Start of Source excerpt
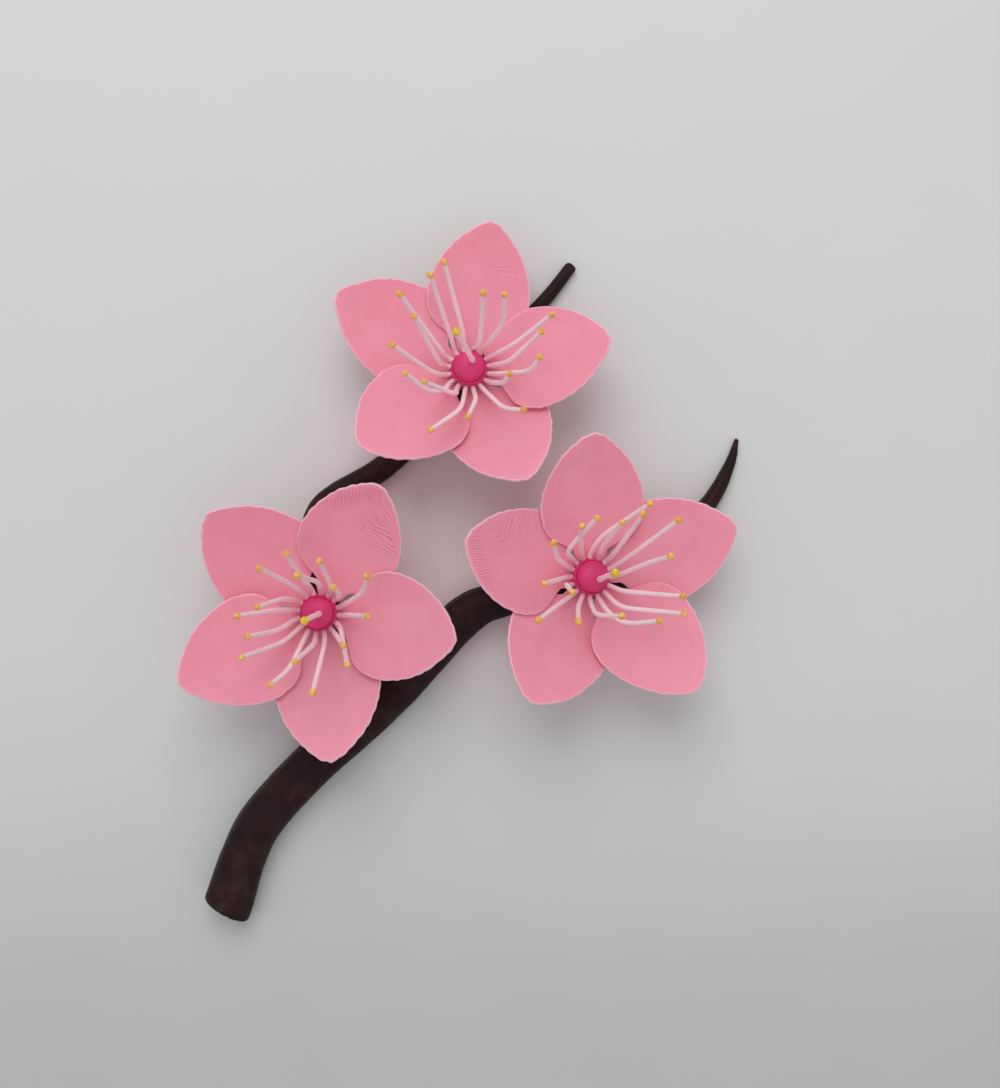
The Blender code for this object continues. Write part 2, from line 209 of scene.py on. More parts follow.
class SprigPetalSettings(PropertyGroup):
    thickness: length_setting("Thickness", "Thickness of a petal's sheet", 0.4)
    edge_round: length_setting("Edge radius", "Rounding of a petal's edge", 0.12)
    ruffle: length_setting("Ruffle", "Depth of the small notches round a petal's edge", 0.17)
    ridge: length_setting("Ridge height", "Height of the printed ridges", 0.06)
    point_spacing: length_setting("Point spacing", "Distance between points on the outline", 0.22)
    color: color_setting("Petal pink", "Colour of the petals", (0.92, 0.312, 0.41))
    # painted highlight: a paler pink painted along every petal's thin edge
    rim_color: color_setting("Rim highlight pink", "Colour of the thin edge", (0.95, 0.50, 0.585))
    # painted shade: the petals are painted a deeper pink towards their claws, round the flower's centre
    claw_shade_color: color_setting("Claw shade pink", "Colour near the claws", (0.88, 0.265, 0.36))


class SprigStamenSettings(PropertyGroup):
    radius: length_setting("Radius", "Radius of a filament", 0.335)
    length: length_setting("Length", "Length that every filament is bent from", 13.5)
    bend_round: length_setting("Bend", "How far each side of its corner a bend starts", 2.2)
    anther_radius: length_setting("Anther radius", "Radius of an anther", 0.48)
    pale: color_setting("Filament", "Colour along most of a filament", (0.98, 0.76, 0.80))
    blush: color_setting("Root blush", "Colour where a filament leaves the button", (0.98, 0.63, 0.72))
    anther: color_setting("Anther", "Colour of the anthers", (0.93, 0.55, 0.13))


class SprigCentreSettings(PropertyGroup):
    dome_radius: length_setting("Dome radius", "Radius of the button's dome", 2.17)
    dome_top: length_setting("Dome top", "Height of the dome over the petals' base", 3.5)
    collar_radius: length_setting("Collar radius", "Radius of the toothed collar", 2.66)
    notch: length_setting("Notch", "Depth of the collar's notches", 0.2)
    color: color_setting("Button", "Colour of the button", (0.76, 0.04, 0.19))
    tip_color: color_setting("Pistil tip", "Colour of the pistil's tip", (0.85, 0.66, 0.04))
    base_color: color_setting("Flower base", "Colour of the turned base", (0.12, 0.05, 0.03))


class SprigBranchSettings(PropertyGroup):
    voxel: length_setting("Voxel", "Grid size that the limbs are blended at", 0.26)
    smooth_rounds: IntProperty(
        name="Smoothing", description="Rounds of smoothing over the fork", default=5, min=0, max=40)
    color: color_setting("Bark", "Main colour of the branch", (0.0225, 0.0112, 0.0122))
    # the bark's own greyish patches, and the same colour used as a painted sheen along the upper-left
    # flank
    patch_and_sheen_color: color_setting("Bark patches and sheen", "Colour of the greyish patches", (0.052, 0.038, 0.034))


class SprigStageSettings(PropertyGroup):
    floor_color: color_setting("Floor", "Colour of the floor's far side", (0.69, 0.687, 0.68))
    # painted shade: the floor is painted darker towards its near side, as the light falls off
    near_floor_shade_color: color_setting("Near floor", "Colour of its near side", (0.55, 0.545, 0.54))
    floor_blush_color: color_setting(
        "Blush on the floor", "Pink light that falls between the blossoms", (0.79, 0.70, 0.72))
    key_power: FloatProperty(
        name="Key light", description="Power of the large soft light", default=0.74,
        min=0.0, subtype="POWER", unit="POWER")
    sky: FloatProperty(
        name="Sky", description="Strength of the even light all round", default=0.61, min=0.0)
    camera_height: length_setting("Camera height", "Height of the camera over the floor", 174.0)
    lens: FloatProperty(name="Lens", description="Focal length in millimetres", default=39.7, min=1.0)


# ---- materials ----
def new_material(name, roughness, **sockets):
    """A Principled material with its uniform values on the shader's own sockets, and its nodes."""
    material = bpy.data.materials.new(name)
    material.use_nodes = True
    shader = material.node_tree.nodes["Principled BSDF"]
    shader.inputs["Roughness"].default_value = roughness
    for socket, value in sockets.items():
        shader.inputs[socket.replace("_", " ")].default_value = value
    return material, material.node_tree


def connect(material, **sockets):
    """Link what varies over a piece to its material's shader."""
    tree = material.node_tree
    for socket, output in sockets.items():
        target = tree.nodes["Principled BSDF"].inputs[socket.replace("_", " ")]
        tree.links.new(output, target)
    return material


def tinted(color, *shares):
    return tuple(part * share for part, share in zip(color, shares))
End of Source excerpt
Each line of the listing should be echoed back exactly.

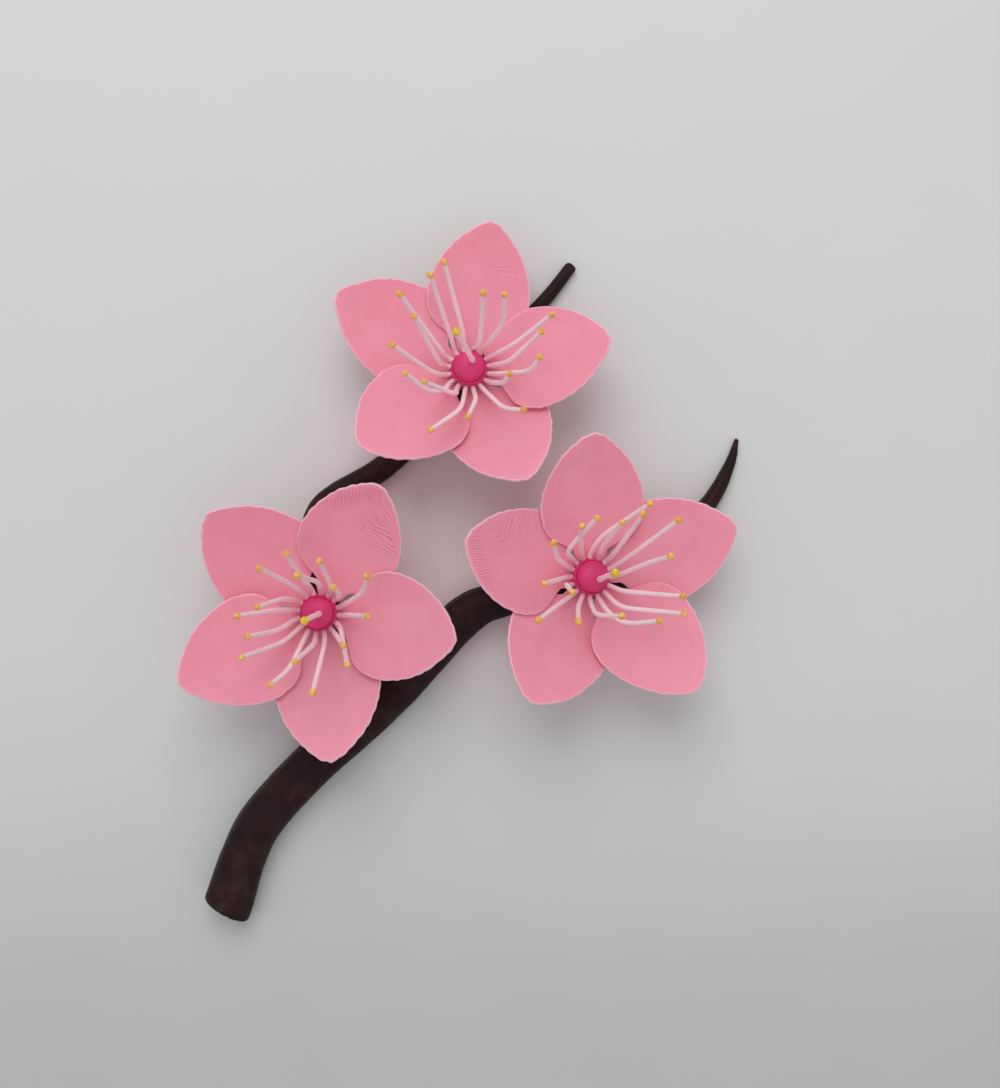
The Blender code for this object continues. Write part 2, from line 209 of scene.py on. More parts follow.
class SprigPetalSettings(PropertyGroup):
    thickness: length_setting("Thickness", "Thickness of a petal's sheet", 0.4)
    edge_round: length_setting("Edge radius", "Rounding of a petal's edge", 0.12)
    ruffle: length_setting("Ruffle", "Depth of the small notches round a petal's edge", 0.17)
    ridge: length_setting("Ridge height", "Height of the printed ridges", 0.06)
    point_spacing: length_setting("Point spacing", "Distance between points on the outline", 0.22)
    color: color_setting("Petal pink", "Colour of the petals", (0.92, 0.312, 0.41))
    # painted highlight: a paler pink painted along every petal's thin edge
    rim_color: color_setting("Rim highlight pink", "Colour of the thin edge", (0.95, 0.50, 0.585))
    # painted shade: the petals are painted a deeper pink towards their claws, round the flower's centre
    claw_shade_color: color_setting("Claw shade pink", "Colour near the claws", (0.88, 0.265, 0.36))


class SprigStamenSettings(PropertyGroup):
    radius: length_setting("Radius", "Radius of a filament", 0.335)
    length: length_setting("Length", "Length that every filament is bent from", 13.5)
    bend_round: length_setting("Bend", "How far each side of its corner a bend starts", 2.2)
    anther_radius: length_setting("Anther radius", "Radius of an anther", 0.48)
    pale: color_setting("Filament", "Colour along most of a filament", (0.98, 0.76, 0.80))
    blush: color_setting("Root blush", "Colour where a filament leaves the button", (0.98, 0.63, 0.72))
    anther: color_setting("Anther", "Colour of the anthers", (0.93, 0.55, 0.13))


class SprigCentreSettings(PropertyGroup):
    dome_radius: length_setting("Dome radius", "Radius of the button's dome", 2.17)
    dome_top: length_setting("Dome top", "Height of the dome over the petals' base", 3.5)
    collar_radius: length_setting("Collar radius", "Radius of the toothed collar", 2.66)
    notch: length_setting("Notch", "Depth of the collar's notches", 0.2)
    color: color_setting("Button", "Colour of the button", (0.76, 0.04, 0.19))
    tip_color: color_setting("Pistil tip", "Colour of the pistil's tip", (0.85, 0.66, 0.04))
    base_color: color_setting("Flower base", "Colour of the turned base", (0.12, 0.05, 0.03))


class SprigBranchSettings(PropertyGroup):
    voxel: length_setting("Voxel", "Grid size that the limbs are blended at", 0.26)
    smooth_rounds: IntProperty(
        name="Smoothing", description="Rounds of smoothing over the fork", default=5, min=0, max=40)
    color: color_setting("Bark", "Main colour of the branch", (0.0225, 0.0112, 0.0122))
    # the bark's own greyish patches, and the same colour used as a painted sheen along the upper-left
    # flank
    patch_and_sheen_color: color_setting("Bark patches and sheen", "Colour of the greyish patches", (0.052, 0.038, 0.034))


class SprigStageSettings(PropertyGroup):
    floor_color: color_setting("Floor", "Colour of the floor's far side", (0.69, 0.687, 0.68))
    # painted shade: the floor is painted darker towards its near side, as the light falls off
    near_floor_shade_color: color_setting("Near floor", "Colour of its near side", (0.55, 0.545, 0.54))
    floor_blush_color: color_setting(
        "Blush on the floor", "Pink light that falls between the blossoms", (0.79, 0.70, 0.72))
    key_power: FloatProperty(
        name="Key light", description="Power of the large soft light", default=0.74,
        min=0.0, subtype="POWER", unit="POWER")
    sky: FloatProperty(
        name="Sky", description="Strength of the even light all round", default=0.61, min=0.0)
    camera_height: length_setting("Camera height", "Height of the camera over the floor", 174.0)
    lens: FloatProperty(name="Lens", description="Focal length in millimetres", default=39.7, min=1.0)


# ---- materials ----
def new_material(name, roughness, **sockets):
    """A Principled material with its uniform values on the shader's own sockets, and its nodes."""
    material = bpy.data.materials.new(name)
    material.use_nodes = True
    shader = material.node_tree.nodes["Principled BSDF"]
    shader.inputs["Roughness"].default_value = roughness
    for socket, value in sockets.items():
        shader.inputs[socket.replace("_", " ")].default_value = value
    return material, material.node_tree


def connect(material, **sockets):
    """Link what varies over a piece to its material's shader."""
    tree = material.node_tree
    for socket, output in sockets.items():
        target = tree.nodes["Principled BSDF"].inputs[socket.replace("_", " ")]
        tree.links.new(output, target)
    return material


def tinted(color, *shares):
    return tuple(part * share for part, share in zip(color, shares))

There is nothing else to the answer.